### TASK TO COMPLETE
Print out every line, exactly as written.

### SUPPLIED DATA
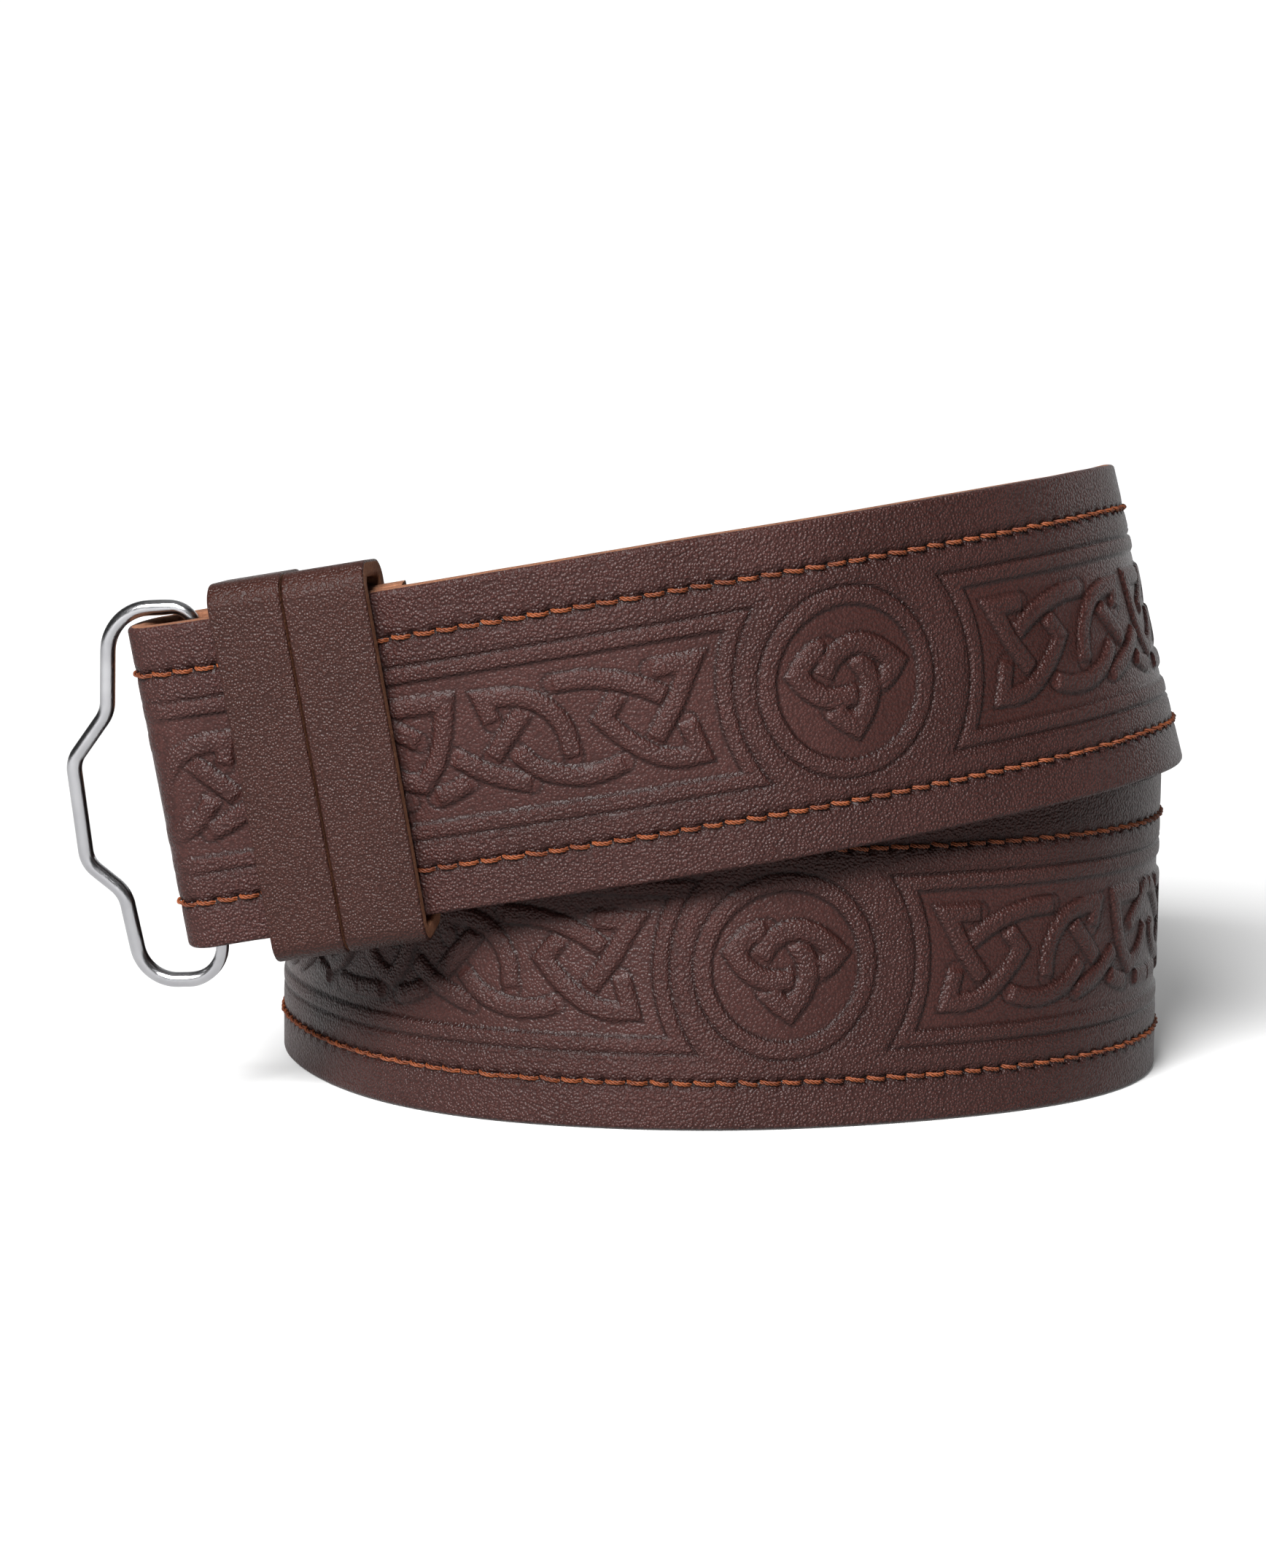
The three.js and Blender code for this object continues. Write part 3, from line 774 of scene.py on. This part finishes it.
def stitch_row(name, side, first, last):
    """A row of twisted stitches at that side of the strap, on its outer face."""
    rng = np.random.default_rng(12 if side > 0 else 11)
    starts = np.arange(math.ceil(first / STITCH_PITCH), math.floor(last / STITCH_PITCH)) * STITCH_PITCH
    t = np.linspace(0, 1, STITCH_STEPS)
    rise = 1 - np.abs(2 * t - 1) ** STITCH_FLATNESS
    turn = np.arange(THREAD_SIDES) * 2 * math.pi / THREAD_SIDES
    ends = np.arange(THREAD_SIDES)
    points, quads, caps = [], [], []
    base = 0
    for start in starts:
        length = STITCH_PITCH * (STITCH_SHARE + 0.03 * rng.standard_normal())
        s = start + STITCH_PITCH / 2 + (t - 0.5) * length
        tilt = (STITCH_SLANT + 0.08 * rng.standard_normal()) * (1 - 2 * t)
        lift = STITCH_SUNK + (STITCH_RISE + 0.06 * rng.standard_normal()) * rise
        phase = rng.uniform(0, 2 * math.pi)
        point, across, face = strap_stations(s)
        centre = point + across * (side * STITCH_ROW + tilt)[:, None] + face * lift[:, None]
        for strand in range(THREAD_STRANDS):
            a = phase + 2 * math.pi * (strand / THREAD_STRANDS + t * length / THREAD_TWIST)
            line = (centre + across * (THREAD_OFFSET * np.cos(a))[:, None]
                    + face * (THREAD_OFFSET * np.sin(a))[:, None])
            heading = unit(np.gradient(line, axis=0))
            right = unit(np.cross(heading, face))
            up = np.cross(right, heading)
            ring = line[:, None] + THREAD_STRAND * (right[:, None] * np.cos(turn)[None, :, None]
                                                    + up[:, None] * np.sin(turn)[None, :, None])
            points.append(ring.reshape(-1, 3))
            quads.append(grid_quads(STITCH_STEPS, THREAD_SIDES) + base)
            caps.append(ends + base)
            caps.append(ends[::-1] + base + (STITCH_STEPS - 1) * THREAD_SIDES)
            base += STITCH_STEPS * THREAD_SIDES
    piece = mesh_object(name, np.vstack(points), np.vstack(quads), caps)
    return piece


# Materials

FLESH_DARK = (0.08, 0.03, 0.015, 1)
FLESH_LIGHT = (0.2, 0.09, 0.05, 1)
FLESH_STAIN = (0.06, 0.022, 0.012, 1)
THREAD_DARK = (0.05, 0.0105, 0.0026, 1)
THREAD_LIGHT = (0.105, 0.0255, 0.0065, 1)
THREAD_SHADE = (0.012, 0.004, 0.002, 1)
STRAP_DARK = (0.0215, 0.0072, 0.0060, 1)
STRAP_LIGHT = (0.0265, 0.0091, 0.0077, 1)
KEEPER_DARK = (0.0180, 0.0056, 0.0040, 1)
KEEPER_LIGHT = (0.0220, 0.0071, 0.0052, 1)
STEEL_DARK = (0.24, 0.24, 0.25, 1)
STEEL_LIGHT = (0.4, 0.4, 0.41, 1)
FLOOR_DARK = (0.42, 0.42, 0.42, 1)
FLOOR_LIGHT = (0.44, 0.44, 0.44, 1)
LEATHER_RELIEF = 0.00018
THREAD_RELIEF = 0.0001
WIRE_RELIEF = 0.0001


def node_maker(material):
    material.use_nodes = True
    tree = material.node_tree
    shader = tree.nodes["Principled BSDF"]

    def add(kind, inputs=None, **settings):
        node = tree.nodes.new(kind)
        for key, value in settings.items():
            setattr(node, key, value)
        for key, value in (inputs or {}).items():
            if isinstance(value, bpy.types.NodeSocket):
                tree.links.new(value, node.inputs[key])
            else:
                node.inputs[key].default_value = value
        return node

    return tree, shader, add


def mix(add, share, first, second):
    node = add("ShaderNodeMix", data_type="RGBA")
    for index, value in ((0, share), (6, first), (7, second)):
        if isinstance(value, bpy.types.NodeSocket):
            node.id_data.links.new(value, node.inputs[index])
        else:
            node.inputs[index].default_value = value
    return node.outputs[2]


def math_node(add, operation, first, second=0.0, clamp=False):
    node = add("ShaderNodeMath", {0: first, 1: second}, operation=operation, use_clamp=clamp)
    return node.outputs[0]


def map_range(add, value, low, high, to_low=0.0, to_high=1.0):
    node = add("ShaderNodeMapRange", {"Value": value, "From Min": low, "From Max": high,
                                      "To Min": to_low, "To Max": to_high})
    return node.outputs[0]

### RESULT
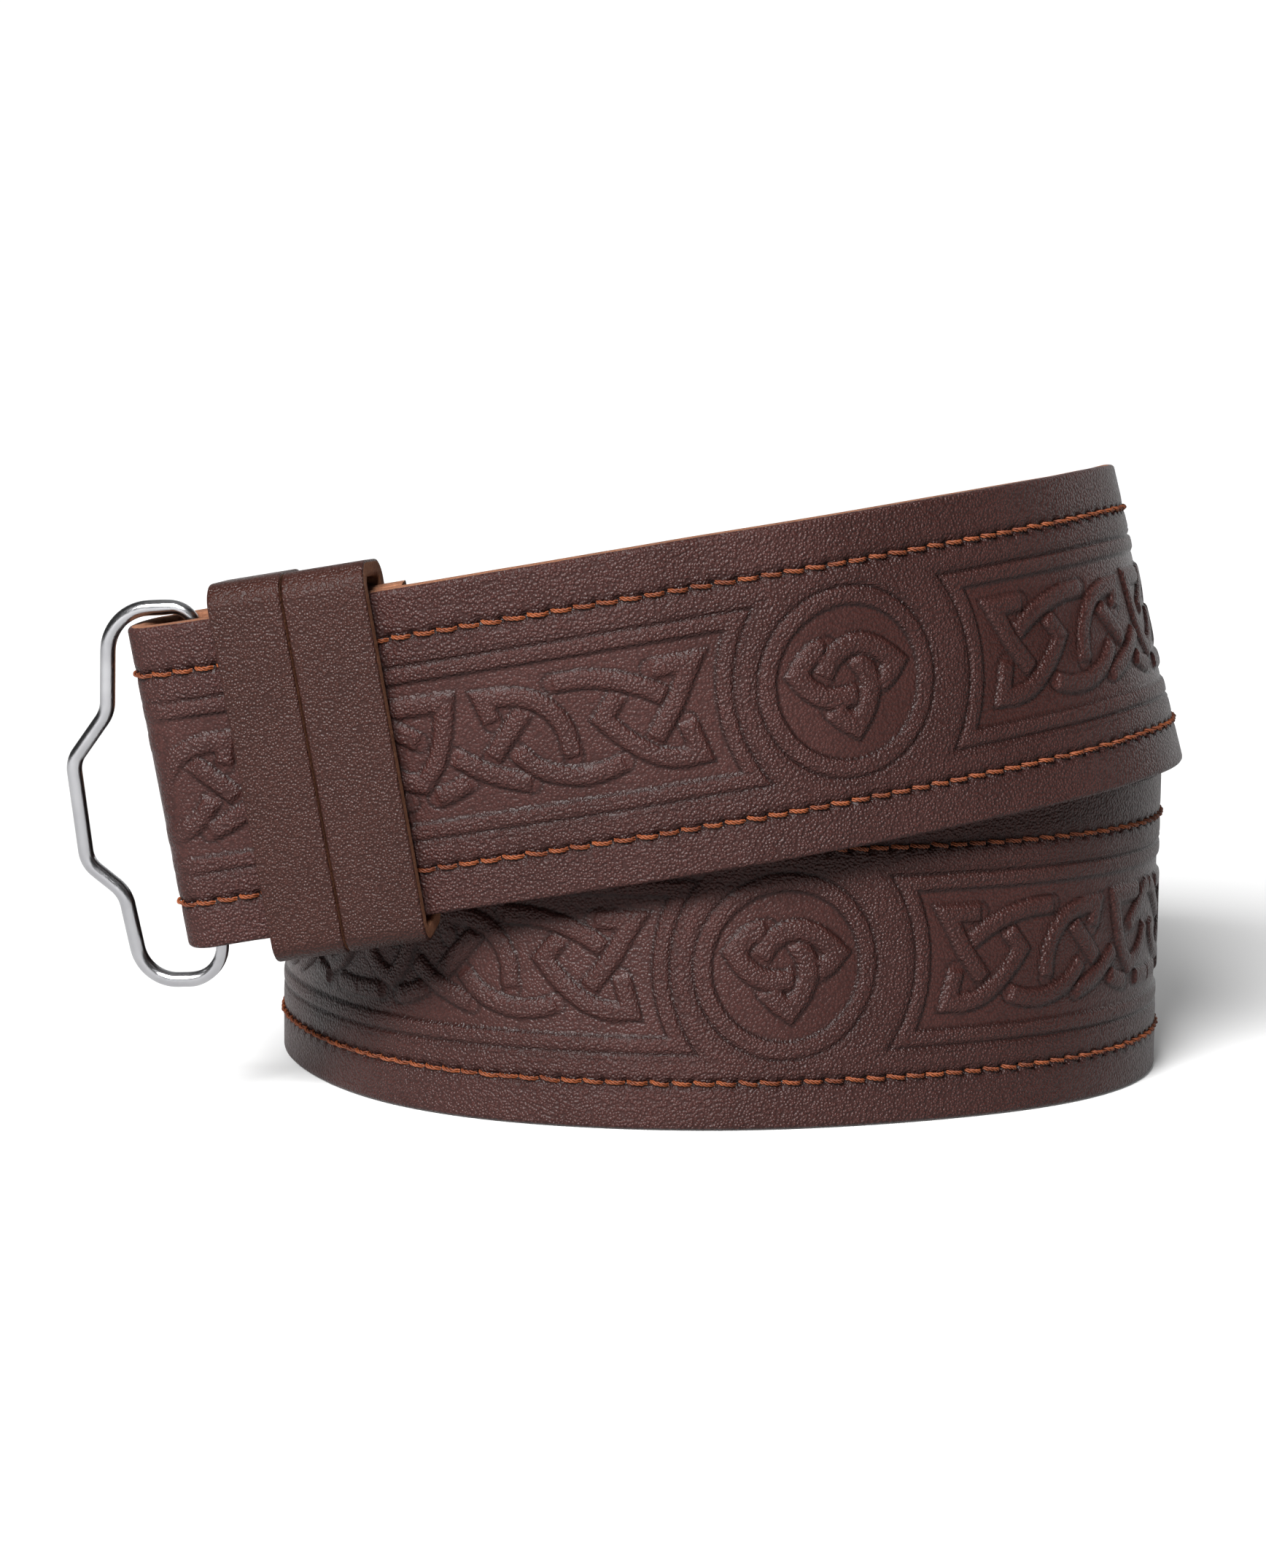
The three.js and Blender code for this object continues. Write part 3, from line 774 of scene.py on. This part finishes it.
def stitch_row(name, side, first, last):
    """A row of twisted stitches at that side of the strap, on its outer face."""
    rng = np.random.default_rng(12 if side > 0 else 11)
    starts = np.arange(math.ceil(first / STITCH_PITCH), math.floor(last / STITCH_PITCH)) * STITCH_PITCH
    t = np.linspace(0, 1, STITCH_STEPS)
    rise = 1 - np.abs(2 * t - 1) ** STITCH_FLATNESS
    turn = np.arange(THREAD_SIDES) * 2 * math.pi / THREAD_SIDES
    ends = np.arange(THREAD_SIDES)
    points, quads, caps = [], [], []
    base = 0
    for start in starts:
        length = STITCH_PITCH * (STITCH_SHARE + 0.03 * rng.standard_normal())
        s = start + STITCH_PITCH / 2 + (t - 0.5) * length
        tilt = (STITCH_SLANT + 0.08 * rng.standard_normal()) * (1 - 2 * t)
        lift = STITCH_SUNK + (STITCH_RISE + 0.06 * rng.standard_normal()) * rise
        phase = rng.uniform(0, 2 * math.pi)
        point, across, face = strap_stations(s)
        centre = point + across * (side * STITCH_ROW + tilt)[:, None] + face * lift[:, None]
        for strand in range(THREAD_STRANDS):
            a = phase + 2 * math.pi * (strand / THREAD_STRANDS + t * length / THREAD_TWIST)
            line = (centre + across * (THREAD_OFFSET * np.cos(a))[:, None]
                    + face * (THREAD_OFFSET * np.sin(a))[:, None])
            heading = unit(np.gradient(line, axis=0))
            right = unit(np.cross(heading, face))
            up = np.cross(right, heading)
            ring = line[:, None] + THREAD_STRAND * (right[:, None] * np.cos(turn)[None, :, None]
                                                    + up[:, None] * np.sin(turn)[None, :, None])
            points.append(ring.reshape(-1, 3))
            quads.append(grid_quads(STITCH_STEPS, THREAD_SIDES) + base)
            caps.append(ends + base)
            caps.append(ends[::-1] + base + (STITCH_STEPS - 1) * THREAD_SIDES)
            base += STITCH_STEPS * THREAD_SIDES
    piece = mesh_object(name, np.vstack(points), np.vstack(quads), caps)
    return piece


# Materials

FLESH_DARK = (0.08, 0.03, 0.015, 1)
FLESH_LIGHT = (0.2, 0.09, 0.05, 1)
FLESH_STAIN = (0.06, 0.022, 0.012, 1)
THREAD_DARK = (0.05, 0.0105, 0.0026, 1)
THREAD_LIGHT = (0.105, 0.0255, 0.0065, 1)
THREAD_SHADE = (0.012, 0.004, 0.002, 1)
STRAP_DARK = (0.0215, 0.0072, 0.0060, 1)
STRAP_LIGHT = (0.0265, 0.0091, 0.0077, 1)
KEEPER_DARK = (0.0180, 0.0056, 0.0040, 1)
KEEPER_LIGHT = (0.0220, 0.0071, 0.0052, 1)
STEEL_DARK = (0.24, 0.24, 0.25, 1)
STEEL_LIGHT = (0.4, 0.4, 0.41, 1)
FLOOR_DARK = (0.42, 0.42, 0.42, 1)
FLOOR_LIGHT = (0.44, 0.44, 0.44, 1)
LEATHER_RELIEF = 0.00018
THREAD_RELIEF = 0.0001
WIRE_RELIEF = 0.0001


def node_maker(material):
    material.use_nodes = True
    tree = material.node_tree
    shader = tree.nodes["Principled BSDF"]

    def add(kind, inputs=None, **settings):
        node = tree.nodes.new(kind)
        for key, value in settings.items():
            setattr(node, key, value)
        for key, value in (inputs or {}).items():
            if isinstance(value, bpy.types.NodeSocket):
                tree.links.new(value, node.inputs[key])
            else:
                node.inputs[key].default_value = value
        return node

    return tree, shader, add


def mix(add, share, first, second):
    node = add("ShaderNodeMix", data_type="RGBA")
    for index, value in ((0, share), (6, first), (7, second)):
        if isinstance(value, bpy.types.NodeSocket):
            node.id_data.links.new(value, node.inputs[index])
        else:
            node.inputs[index].default_value = value
    return node.outputs[2]


def math_node(add, operation, first, second=0.0, clamp=False):
    node = add("ShaderNodeMath", {0: first, 1: second}, operation=operation, use_clamp=clamp)
    return node.outputs[0]


def map_range(add, value, low, high, to_low=0.0, to_high=1.0):
    node = add("ShaderNodeMapRange", {"Value": value, "From Min": low, "From Max": high,
                                      "To Min": to_low, "To Max": to_high})
    return node.outputs[0]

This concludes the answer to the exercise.